» SUPPLIED DATA:
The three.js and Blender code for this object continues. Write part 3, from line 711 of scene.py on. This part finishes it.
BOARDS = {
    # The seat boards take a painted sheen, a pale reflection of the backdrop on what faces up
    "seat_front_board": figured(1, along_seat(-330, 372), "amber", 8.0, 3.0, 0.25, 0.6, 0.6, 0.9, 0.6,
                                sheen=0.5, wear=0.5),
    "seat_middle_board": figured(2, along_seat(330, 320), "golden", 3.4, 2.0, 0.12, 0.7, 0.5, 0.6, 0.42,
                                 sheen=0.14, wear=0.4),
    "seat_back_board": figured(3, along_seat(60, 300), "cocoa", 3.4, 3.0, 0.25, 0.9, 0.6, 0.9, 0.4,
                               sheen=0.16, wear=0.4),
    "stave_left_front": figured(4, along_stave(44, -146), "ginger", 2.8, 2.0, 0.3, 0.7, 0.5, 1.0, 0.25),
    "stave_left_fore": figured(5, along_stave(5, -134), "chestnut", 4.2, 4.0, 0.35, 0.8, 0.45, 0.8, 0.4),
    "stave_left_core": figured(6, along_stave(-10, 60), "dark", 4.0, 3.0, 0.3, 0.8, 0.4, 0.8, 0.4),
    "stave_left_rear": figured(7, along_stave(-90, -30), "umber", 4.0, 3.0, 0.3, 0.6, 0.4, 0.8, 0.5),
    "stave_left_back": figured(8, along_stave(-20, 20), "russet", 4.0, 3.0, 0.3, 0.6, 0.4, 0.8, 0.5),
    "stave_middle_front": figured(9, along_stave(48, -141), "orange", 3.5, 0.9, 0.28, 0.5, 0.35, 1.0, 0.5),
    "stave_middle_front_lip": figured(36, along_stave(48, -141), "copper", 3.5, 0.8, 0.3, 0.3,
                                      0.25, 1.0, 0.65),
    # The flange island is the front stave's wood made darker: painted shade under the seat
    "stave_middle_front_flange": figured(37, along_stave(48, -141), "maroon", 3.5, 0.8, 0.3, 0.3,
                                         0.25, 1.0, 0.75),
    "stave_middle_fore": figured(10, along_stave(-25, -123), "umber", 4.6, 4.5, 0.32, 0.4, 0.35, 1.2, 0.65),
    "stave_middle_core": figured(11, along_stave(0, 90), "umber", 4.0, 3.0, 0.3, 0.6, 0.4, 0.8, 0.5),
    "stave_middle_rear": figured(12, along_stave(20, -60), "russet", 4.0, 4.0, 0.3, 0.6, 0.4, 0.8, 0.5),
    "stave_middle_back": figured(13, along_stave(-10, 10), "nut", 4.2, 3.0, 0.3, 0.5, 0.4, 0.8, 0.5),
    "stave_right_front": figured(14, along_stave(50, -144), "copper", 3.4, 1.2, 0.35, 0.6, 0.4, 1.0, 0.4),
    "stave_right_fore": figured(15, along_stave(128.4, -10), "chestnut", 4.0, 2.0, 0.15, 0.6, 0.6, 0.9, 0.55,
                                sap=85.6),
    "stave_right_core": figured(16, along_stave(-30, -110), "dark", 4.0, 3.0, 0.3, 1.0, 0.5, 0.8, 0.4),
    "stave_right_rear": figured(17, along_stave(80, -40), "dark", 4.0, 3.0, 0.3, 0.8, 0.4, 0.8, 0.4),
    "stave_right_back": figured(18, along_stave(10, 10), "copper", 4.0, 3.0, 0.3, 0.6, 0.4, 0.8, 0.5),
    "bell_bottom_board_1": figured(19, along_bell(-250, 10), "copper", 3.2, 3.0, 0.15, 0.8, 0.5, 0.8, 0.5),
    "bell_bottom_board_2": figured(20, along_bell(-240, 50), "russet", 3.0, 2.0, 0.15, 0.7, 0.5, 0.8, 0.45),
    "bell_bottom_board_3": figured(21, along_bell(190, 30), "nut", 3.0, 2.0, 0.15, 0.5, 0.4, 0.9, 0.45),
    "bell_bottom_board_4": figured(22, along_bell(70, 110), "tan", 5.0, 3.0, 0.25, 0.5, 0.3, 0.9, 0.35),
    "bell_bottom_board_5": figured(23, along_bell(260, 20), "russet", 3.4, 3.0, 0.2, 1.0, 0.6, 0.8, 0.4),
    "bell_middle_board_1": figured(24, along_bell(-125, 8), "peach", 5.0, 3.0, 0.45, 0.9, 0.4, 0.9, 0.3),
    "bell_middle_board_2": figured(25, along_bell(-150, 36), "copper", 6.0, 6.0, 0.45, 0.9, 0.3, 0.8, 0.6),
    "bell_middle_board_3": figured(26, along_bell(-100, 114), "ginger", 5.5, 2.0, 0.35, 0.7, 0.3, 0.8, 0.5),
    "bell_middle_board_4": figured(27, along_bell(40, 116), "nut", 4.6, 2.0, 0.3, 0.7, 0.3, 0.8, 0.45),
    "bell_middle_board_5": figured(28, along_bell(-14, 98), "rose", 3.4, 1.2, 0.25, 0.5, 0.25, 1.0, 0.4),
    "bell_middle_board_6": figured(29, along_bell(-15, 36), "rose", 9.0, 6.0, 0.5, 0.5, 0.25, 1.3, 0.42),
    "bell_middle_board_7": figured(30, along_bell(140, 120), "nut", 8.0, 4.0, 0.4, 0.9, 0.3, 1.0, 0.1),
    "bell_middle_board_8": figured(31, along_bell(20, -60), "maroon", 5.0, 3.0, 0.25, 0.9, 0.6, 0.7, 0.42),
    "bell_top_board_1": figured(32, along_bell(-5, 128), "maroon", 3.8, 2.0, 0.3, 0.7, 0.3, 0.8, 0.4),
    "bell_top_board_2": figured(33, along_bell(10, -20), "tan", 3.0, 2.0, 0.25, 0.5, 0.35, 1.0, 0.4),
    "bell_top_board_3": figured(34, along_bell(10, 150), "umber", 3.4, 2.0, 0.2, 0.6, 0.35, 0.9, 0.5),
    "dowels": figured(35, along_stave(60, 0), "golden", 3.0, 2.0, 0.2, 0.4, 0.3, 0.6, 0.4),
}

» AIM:
Reproduce every line above without error.

» RESPONSE:
The three.js and Blender code for this object continues. Write part 3, from line 711 of scene.py on. This part finishes it.
BOARDS = {
    # The seat boards take a painted sheen, a pale reflection of the backdrop on what faces up
    "seat_front_board": figured(1, along_seat(-330, 372), "amber", 8.0, 3.0, 0.25, 0.6, 0.6, 0.9, 0.6,
                                sheen=0.5, wear=0.5),
    "seat_middle_board": figured(2, along_seat(330, 320), "golden", 3.4, 2.0, 0.12, 0.7, 0.5, 0.6, 0.42,
                                 sheen=0.14, wear=0.4),
    "seat_back_board": figured(3, along_seat(60, 300), "cocoa", 3.4, 3.0, 0.25, 0.9, 0.6, 0.9, 0.4,
                               sheen=0.16, wear=0.4),
    "stave_left_front": figured(4, along_stave(44, -146), "ginger", 2.8, 2.0, 0.3, 0.7, 0.5, 1.0, 0.25),
    "stave_left_fore": figured(5, along_stave(5, -134), "chestnut", 4.2, 4.0, 0.35, 0.8, 0.45, 0.8, 0.4),
    "stave_left_core": figured(6, along_stave(-10, 60), "dark", 4.0, 3.0, 0.3, 0.8, 0.4, 0.8, 0.4),
    "stave_left_rear": figured(7, along_stave(-90, -30), "umber", 4.0, 3.0, 0.3, 0.6, 0.4, 0.8, 0.5),
    "stave_left_back": figured(8, along_stave(-20, 20), "russet", 4.0, 3.0, 0.3, 0.6, 0.4, 0.8, 0.5),
    "stave_middle_front": figured(9, along_stave(48, -141), "orange", 3.5, 0.9, 0.28, 0.5, 0.35, 1.0, 0.5),
    "stave_middle_front_lip": figured(36, along_stave(48, -141), "copper", 3.5, 0.8, 0.3, 0.3,
                                      0.25, 1.0, 0.65),
    # The flange island is the front stave's wood made darker: painted shade under the seat
    "stave_middle_front_flange": figured(37, along_stave(48, -141), "maroon", 3.5, 0.8, 0.3, 0.3,
                                         0.25, 1.0, 0.75),
    "stave_middle_fore": figured(10, along_stave(-25, -123), "umber", 4.6, 4.5, 0.32, 0.4, 0.35, 1.2, 0.65),
    "stave_middle_core": figured(11, along_stave(0, 90), "umber", 4.0, 3.0, 0.3, 0.6, 0.4, 0.8, 0.5),
    "stave_middle_rear": figured(12, along_stave(20, -60), "russet", 4.0, 4.0, 0.3, 0.6, 0.4, 0.8, 0.5),
    "stave_middle_back": figured(13, along_stave(-10, 10), "nut", 4.2, 3.0, 0.3, 0.5, 0.4, 0.8, 0.5),
    "stave_right_front": figured(14, along_stave(50, -144), "copper", 3.4, 1.2, 0.35, 0.6, 0.4, 1.0, 0.4),
    "stave_right_fore": figured(15, along_stave(128.4, -10), "chestnut", 4.0, 2.0, 0.15, 0.6, 0.6, 0.9, 0.55,
                                sap=85.6),
    "stave_right_core": figured(16, along_stave(-30, -110), "dark", 4.0, 3.0, 0.3, 1.0, 0.5, 0.8, 0.4),
    "stave_right_rear": figured(17, along_stave(80, -40), "dark", 4.0, 3.0, 0.3, 0.8, 0.4, 0.8, 0.4),
    "stave_right_back": figured(18, along_stave(10, 10), "copper", 4.0, 3.0, 0.3, 0.6, 0.4, 0.8, 0.5),
    "bell_bottom_board_1": figured(19, along_bell(-250, 10), "copper", 3.2, 3.0, 0.15, 0.8, 0.5, 0.8, 0.5),
    "bell_bottom_board_2": figured(20, along_bell(-240, 50), "russet", 3.0, 2.0, 0.15, 0.7, 0.5, 0.8, 0.45),
    "bell_bottom_board_3": figured(21, along_bell(190, 30), "nut", 3.0, 2.0, 0.15, 0.5, 0.4, 0.9, 0.45),
    "bell_bottom_board_4": figured(22, along_bell(70, 110), "tan", 5.0, 3.0, 0.25, 0.5, 0.3, 0.9, 0.35),
    "bell_bottom_board_5": figured(23, along_bell(260, 20), "russet", 3.4, 3.0, 0.2, 1.0, 0.6, 0.8, 0.4),
    "bell_middle_board_1": figured(24, along_bell(-125, 8), "peach", 5.0, 3.0, 0.45, 0.9, 0.4, 0.9, 0.3),
    "bell_middle_board_2": figured(25, along_bell(-150, 36), "copper", 6.0, 6.0, 0.45, 0.9, 0.3, 0.8, 0.6),
    "bell_middle_board_3": figured(26, along_bell(-100, 114), "ginger", 5.5, 2.0, 0.35, 0.7, 0.3, 0.8, 0.5),
    "bell_middle_board_4": figured(27, along_bell(40, 116), "nut", 4.6, 2.0, 0.3, 0.7, 0.3, 0.8, 0.45),
    "bell_middle_board_5": figured(28, along_bell(-14, 98), "rose", 3.4, 1.2, 0.25, 0.5, 0.25, 1.0, 0.4),
    "bell_middle_board_6": figured(29, along_bell(-15, 36), "rose", 9.0, 6.0, 0.5, 0.5, 0.25, 1.3, 0.42),
    "bell_middle_board_7": figured(30, along_bell(140, 120), "nut", 8.0, 4.0, 0.4, 0.9, 0.3, 1.0, 0.1),
    "bell_middle_board_8": figured(31, along_bell(20, -60), "maroon", 5.0, 3.0, 0.25, 0.9, 0.6, 0.7, 0.42),
    "bell_top_board_1": figured(32, along_bell(-5, 128), "maroon", 3.8, 2.0, 0.3, 0.7, 0.3, 0.8, 0.4),
    "bell_top_board_2": figured(33, along_bell(10, -20), "tan", 3.0, 2.0, 0.25, 0.5, 0.35, 1.0, 0.4),
    "bell_top_board_3": figured(34, along_bell(10, 150), "umber", 3.4, 2.0, 0.2, 0.6, 0.35, 0.9, 0.5),
    "dowels": figured(35, along_stave(60, 0), "golden", 3.0, 2.0, 0.2, 0.4, 0.3, 0.6, 0.4),
}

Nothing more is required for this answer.